Abu Mazen allo specchio: ecco Arafat

Segue però l’ammissione di una stretta collaborazione con i servizi israeliani, anche se ne viene data una spiegazione, imbarazzata quanto poco credibile: “vedono che l’occupazione continua, la presenza dei coloni a Hevron, sarei sorpreso se non diventassero degli estremisti”, ha dichiarato Kamel Khmeid, governatore di Hevron. Naturalmente il servizio del giornale parigino enfatizza l’occupazione come la sorgente di tutti i mali della regione, come se il terrorismo dello Stato Islamico avesse le radici nel conflitto israelo-palestinese, una tesi smentita dalle milizie terroriste che operano in tutti i paesi arabo-musulmani, ma è un particolare che al cauto giornalista francese sfugge.

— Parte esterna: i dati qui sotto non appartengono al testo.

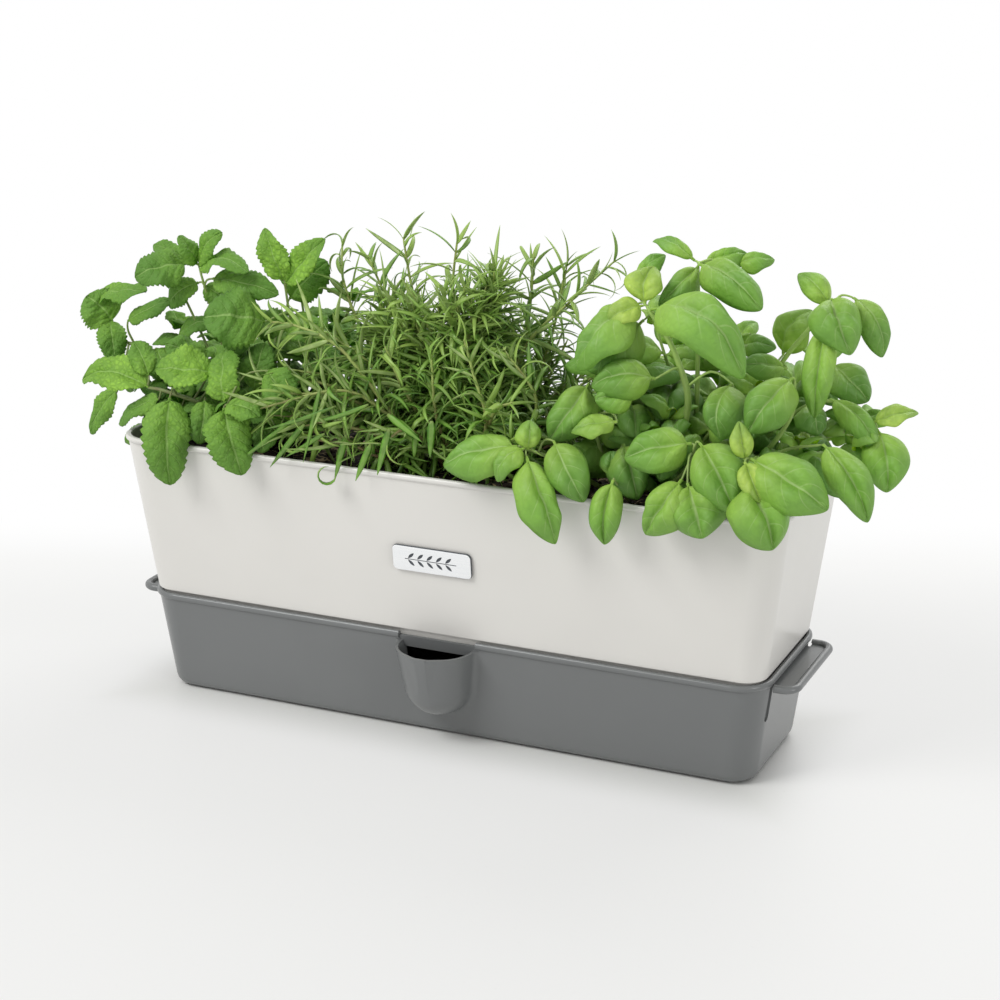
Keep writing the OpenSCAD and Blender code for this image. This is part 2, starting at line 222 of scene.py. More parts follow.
def leaf_look(name, colours, veins, form, roughness, crinkle, depth):
    """Leaf colour from the leaf's own map: x runs along it, y across it, z is its youth."""
    old, grown, young = colours
    pairs, slant = form.pairs, form.slant
    look = Look(name)
    own = look.add("Attribute", {"attribute_name": "leaf"}).outputs["Vector"]
    parts = look.add("SeparateXYZ", Vector=own)
    along, across, youth = parts.outputs
    side = look.math("ABSOLUTE", across)
    tone = look.mix(look.fit(youth, 0.0, 0.5), old, grown)
    tone = look.mix(look.fit(youth, 0.5, 1.0), tone, young)
    patches = look.fit(look.noise(90, 4), 0.35, 0.7)
    tone = look.mix(look.math("MULTIPLY", patches, 0.4), tone, old)
    # yellower near the stalk, darker towards the tip
    tone = look.mix(look.fit(along, 0.7, 0.05, 0.0, 0.4), tone, young)
    tone = look.mix(look.fit(along, 0.4, 1.0, 0.0, 0.45), tone, old)
    curved = look.math("MULTIPLY", look.math("POWER", side, 1.3), slant)
    row = look.math("SUBTRACT", look.math("MULTIPLY", along, pairs), curved)
    beside = look.math("ABSOLUTE", look.math("SUBTRACT", look.math("FRACT", row), 0.5))
    side_vein = look.math("MULTIPLY", look.fit(beside, 0.43, 0.5), look.fit(side, 0.9, 0.5))
    midrib = look.fit(side, 0.02, 0.075, 1.0, 0.0)
    lines = look.math("MAXIMUM", midrib, look.math("MULTIPLY", side_vein, 0.55))
    net = look.fit(look.cells(crinkle, "DISTANCE_TO_EDGE"), 0.0, 0.3)
    # painted shade: the colour darkens towards old in the creases of the crinkled net, more with a higher
    # depth
    crease_shaded = look.mix(look.math("MULTIPLY", look.math("SUBTRACT", 1.0, net), depth), tone, old)
    colour = look.mix(look.math("MULTIPLY", lines, 0.55), crease_shaded, veins)
    look.set(Base_Color=colour, Roughness=roughness, Specular_IOR_Level=0.6)
    look.bump(look.math("SUBTRACT", net, lines), 0.4 + 0.5 * depth, 0.8 * MM * (0.3 + depth))
    look.let_light_through(look.mix(0.5, colour, young), 0.22)
    return look


def needle_look():
    """Rosemary: dark glossy above and pale below, with a groove; young needles are lighter."""
    look = Look("rosemary_needle")
    own = look.add("Attribute", {"attribute_name": "leaf"}).outputs["Vector"]
    parts = look.add("SeparateXYZ", Vector=own)
    along, side, youth = parts.outputs
    patches = look.fit(look.noise(140, 3), 0.3, 0.7)
    top = look.mix(patches, rgb(64, 112, 30), rgb(114, 168, 54))
    top = look.mix(look.fit(youth, 0.05, 0.9), top, rgb(158, 190, 88))
    below = look.mix(patches, rgb(142, 170, 92), rgb(182, 202, 132))
    colour = look.mix(look.fit(side, -0.2, -0.8), top, below)
    colour = look.mix(look.fit(along, 0.12, 0.0, 0.0, 0.5), colour, rgb(176, 186, 118))
    groove = look.fit(look.math("ABSOLUTE", look.math("SUBTRACT", side, 0.95)), 0.3, 0.0, 0.0, 0.45)
    colour = look.mix(groove, colour, rgb(150, 178, 96))
    look.set(Base_Color=colour, Roughness=0.42, Specular_IOR_Level=0.45)
    look.bump(look.noise(1500, 3, look.stretched(1, 1, 0.4)), 0.2, 0.15 * MM)
    look.let_light_through(rgb(130, 165, 70), 0.12)
    return look


def stem_look(name, low, high, blush, start, end):
    """Stem colour that turns from low to high over a height, blushed in patches."""
    look = Look(name)
    height = look.add("SeparateXYZ", Vector=look.place).outputs[2]
    tone = look.mix(look.fit(height, start, end), low, high)
    streaks = look.fit(look.noise(160, 4, look.stretched(1, 1, 0.15)), 0.45, 0.75)
    look.set(Base_Color=look.mix(look.math("MULTIPLY", streaks, 0.6), tone, blush), Roughness=0.55)
    look.bump(look.noise(1200, 3, look.stretched(1, 1, 0.1)), 0.3, 0.2 * MM)
    return look


# ---------------------------------------------------------------- mesh tools


class Mesh:
    """Collects points, faces and a value per point, then makes one object of them."""

    def __init__(self):
        self.points, self.faces, self.values, self.count = [], [], [], 0

    def add(self, points, faces, values):
        self.points.append(points)
        self.faces.extend((np.asarray(faces) + self.count).tolist())
        self.values.append(values)
        self.count += len(points)

    def build(self, name, looks, body):
        mesh = bpy.data.meshes.new(name)
        mesh.from_pydata(np.concatenate(self.points).tolist(), [], self.faces)
        layer = mesh.attributes.new("leaf", "FLOAT_VECTOR", "POINT")
        layer.data.foreach_set("vector", np.concatenate(self.values).astype(np.float32).ravel())
        mesh.shade_smooth()
        for look in looks:
            mesh.materials.append(look.material)
        obj = bpy.data.objects.new(name, mesh)
        bpy.context.scene.collection.objects.link(obj)
        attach(obj, body)
        return obj


def grid_faces(rows, cols):
    """Quads of a rows by cols grid of points."""
    r, c = np.meshgrid(np.arange(rows - 1), np.arange(cols - 1), indexing="ij")
    a = (r * cols + c).ravel()
    return np.stack([a, a + 1, a + cols + 1, a + cols], axis=1)


def ring_faces(rows, cols):
    """Quads of a closed tube of rows rings with cols points each."""
    r, c = np.meshgrid(np.arange(rows - 1), np.arange(cols), indexing="ij")
    a = (r * cols + c).ravel()
    b = (r * cols + (c + 1) % cols).ravel()
    return np.stack([a, b, b + cols, a + cols], axis=1)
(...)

La morale di questa storia è quella che apriva queste righe. L’Anp, per quanto sia ingenuo considerarla ‘moderata’, se vuole sopravvivere senza ricorrere ai modi tout court terroristi del Califfato o dei cugini di Hamas e Hezbollah, non ha altri a cui rivolgersi se non l’Entità Sionista. Una collaborazione che la manterrà in vita non per molto, il vento del Califfato soffia anche sui territori di Abu Mazen, che è troppo occupato nella sua guerra diplomatica a Israele per riconoscerlo pubblicamente. Pensaci tu, sembra suggerire a Israele, senza valutare che il doppio gioco alla fine gli presenterà il conto. E non sarà Israele a presentarglielo.